*What you should do:* Copy every line that holds "points".

*Provided material:*
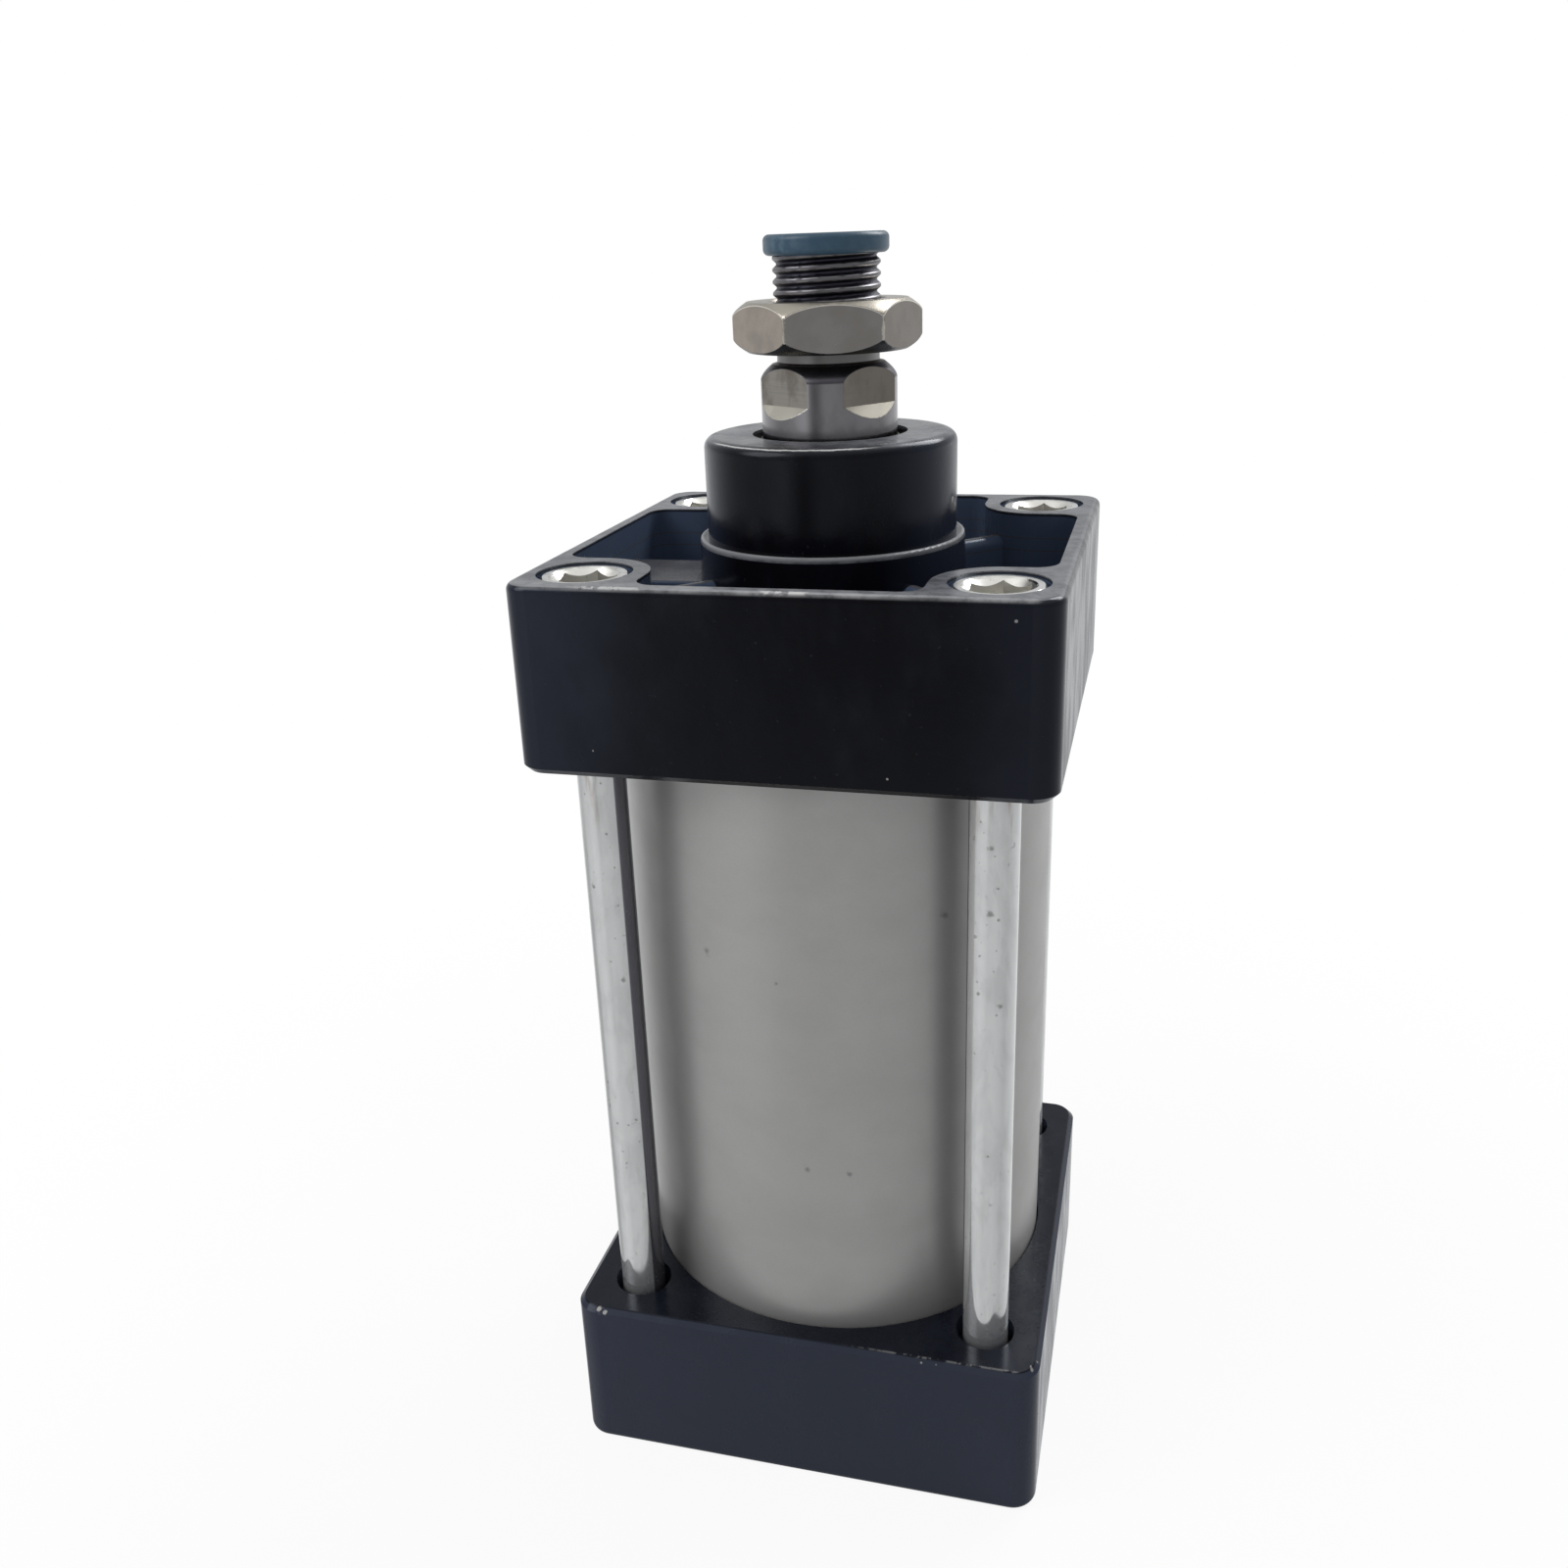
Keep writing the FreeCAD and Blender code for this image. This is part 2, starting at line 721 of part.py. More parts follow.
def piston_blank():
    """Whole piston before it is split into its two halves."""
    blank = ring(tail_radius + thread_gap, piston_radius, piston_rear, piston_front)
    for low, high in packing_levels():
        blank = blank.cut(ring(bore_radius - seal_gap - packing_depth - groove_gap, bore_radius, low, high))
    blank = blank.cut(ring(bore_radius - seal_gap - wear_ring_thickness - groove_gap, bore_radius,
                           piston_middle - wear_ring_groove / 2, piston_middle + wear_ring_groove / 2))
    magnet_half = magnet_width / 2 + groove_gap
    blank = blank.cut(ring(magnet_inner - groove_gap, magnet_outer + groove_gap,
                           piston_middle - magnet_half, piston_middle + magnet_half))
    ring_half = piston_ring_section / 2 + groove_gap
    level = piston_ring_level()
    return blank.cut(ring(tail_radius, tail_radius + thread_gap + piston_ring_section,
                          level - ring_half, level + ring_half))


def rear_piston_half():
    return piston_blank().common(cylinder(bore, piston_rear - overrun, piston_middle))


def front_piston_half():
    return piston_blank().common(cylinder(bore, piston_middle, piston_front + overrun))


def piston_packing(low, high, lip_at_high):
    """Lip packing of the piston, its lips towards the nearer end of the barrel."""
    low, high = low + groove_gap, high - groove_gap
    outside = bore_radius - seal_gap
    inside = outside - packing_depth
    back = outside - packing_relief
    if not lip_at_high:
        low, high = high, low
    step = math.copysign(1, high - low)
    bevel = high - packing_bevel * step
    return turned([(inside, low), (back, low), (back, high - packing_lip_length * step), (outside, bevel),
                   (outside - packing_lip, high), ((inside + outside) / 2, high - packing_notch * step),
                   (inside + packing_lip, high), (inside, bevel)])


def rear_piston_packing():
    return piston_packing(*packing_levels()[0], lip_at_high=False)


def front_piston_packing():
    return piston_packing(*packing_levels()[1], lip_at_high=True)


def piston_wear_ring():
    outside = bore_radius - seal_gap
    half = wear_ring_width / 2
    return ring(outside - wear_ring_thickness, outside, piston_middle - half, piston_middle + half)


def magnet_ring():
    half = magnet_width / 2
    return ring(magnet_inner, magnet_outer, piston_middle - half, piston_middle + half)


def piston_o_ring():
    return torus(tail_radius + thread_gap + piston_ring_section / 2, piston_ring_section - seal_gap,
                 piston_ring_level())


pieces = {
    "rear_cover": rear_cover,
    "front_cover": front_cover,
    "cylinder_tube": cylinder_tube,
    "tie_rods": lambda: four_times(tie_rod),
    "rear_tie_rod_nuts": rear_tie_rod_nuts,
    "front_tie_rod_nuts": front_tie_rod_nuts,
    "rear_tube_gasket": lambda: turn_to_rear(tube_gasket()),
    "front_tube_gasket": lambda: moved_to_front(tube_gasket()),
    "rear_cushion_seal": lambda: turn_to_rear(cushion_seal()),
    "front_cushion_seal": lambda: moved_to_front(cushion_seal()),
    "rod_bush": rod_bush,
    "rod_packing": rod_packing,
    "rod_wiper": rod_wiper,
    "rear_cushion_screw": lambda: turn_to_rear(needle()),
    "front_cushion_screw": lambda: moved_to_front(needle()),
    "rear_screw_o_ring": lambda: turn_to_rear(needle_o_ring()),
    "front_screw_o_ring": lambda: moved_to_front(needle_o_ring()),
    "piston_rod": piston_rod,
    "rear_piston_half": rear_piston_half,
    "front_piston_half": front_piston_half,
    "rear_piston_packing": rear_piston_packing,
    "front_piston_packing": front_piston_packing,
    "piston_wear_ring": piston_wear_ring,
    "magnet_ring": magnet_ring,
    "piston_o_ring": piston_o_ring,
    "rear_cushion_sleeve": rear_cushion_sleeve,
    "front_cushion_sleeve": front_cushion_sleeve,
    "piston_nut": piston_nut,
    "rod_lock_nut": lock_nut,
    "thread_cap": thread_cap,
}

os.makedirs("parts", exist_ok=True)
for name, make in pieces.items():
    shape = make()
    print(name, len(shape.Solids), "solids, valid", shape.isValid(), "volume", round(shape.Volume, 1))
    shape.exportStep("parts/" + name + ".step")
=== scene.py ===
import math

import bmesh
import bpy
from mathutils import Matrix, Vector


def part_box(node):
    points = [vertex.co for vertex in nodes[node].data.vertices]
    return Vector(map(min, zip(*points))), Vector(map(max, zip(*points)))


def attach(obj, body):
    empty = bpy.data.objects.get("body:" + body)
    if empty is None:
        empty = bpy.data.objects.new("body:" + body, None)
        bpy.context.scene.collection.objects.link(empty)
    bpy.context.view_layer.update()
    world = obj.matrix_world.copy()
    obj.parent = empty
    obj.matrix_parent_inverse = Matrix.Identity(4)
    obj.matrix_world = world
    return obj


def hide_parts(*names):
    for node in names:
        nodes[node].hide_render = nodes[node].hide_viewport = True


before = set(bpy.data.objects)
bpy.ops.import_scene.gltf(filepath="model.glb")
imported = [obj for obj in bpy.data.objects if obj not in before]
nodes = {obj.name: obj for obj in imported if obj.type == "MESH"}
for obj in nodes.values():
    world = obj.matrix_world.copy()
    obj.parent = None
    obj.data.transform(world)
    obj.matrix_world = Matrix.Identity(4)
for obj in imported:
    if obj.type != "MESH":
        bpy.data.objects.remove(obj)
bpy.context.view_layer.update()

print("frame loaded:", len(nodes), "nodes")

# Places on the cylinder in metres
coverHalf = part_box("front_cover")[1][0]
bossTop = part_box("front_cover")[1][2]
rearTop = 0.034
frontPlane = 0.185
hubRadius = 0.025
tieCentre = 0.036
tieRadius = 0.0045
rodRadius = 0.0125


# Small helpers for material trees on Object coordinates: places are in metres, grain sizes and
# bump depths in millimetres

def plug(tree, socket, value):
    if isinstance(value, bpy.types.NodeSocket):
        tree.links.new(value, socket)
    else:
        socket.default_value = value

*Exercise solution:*
    points = [vertex.co for vertex in nodes[node].data.vertices]
    return Vector(map(min, zip(*points))), Vector(map(max, zip(*points)))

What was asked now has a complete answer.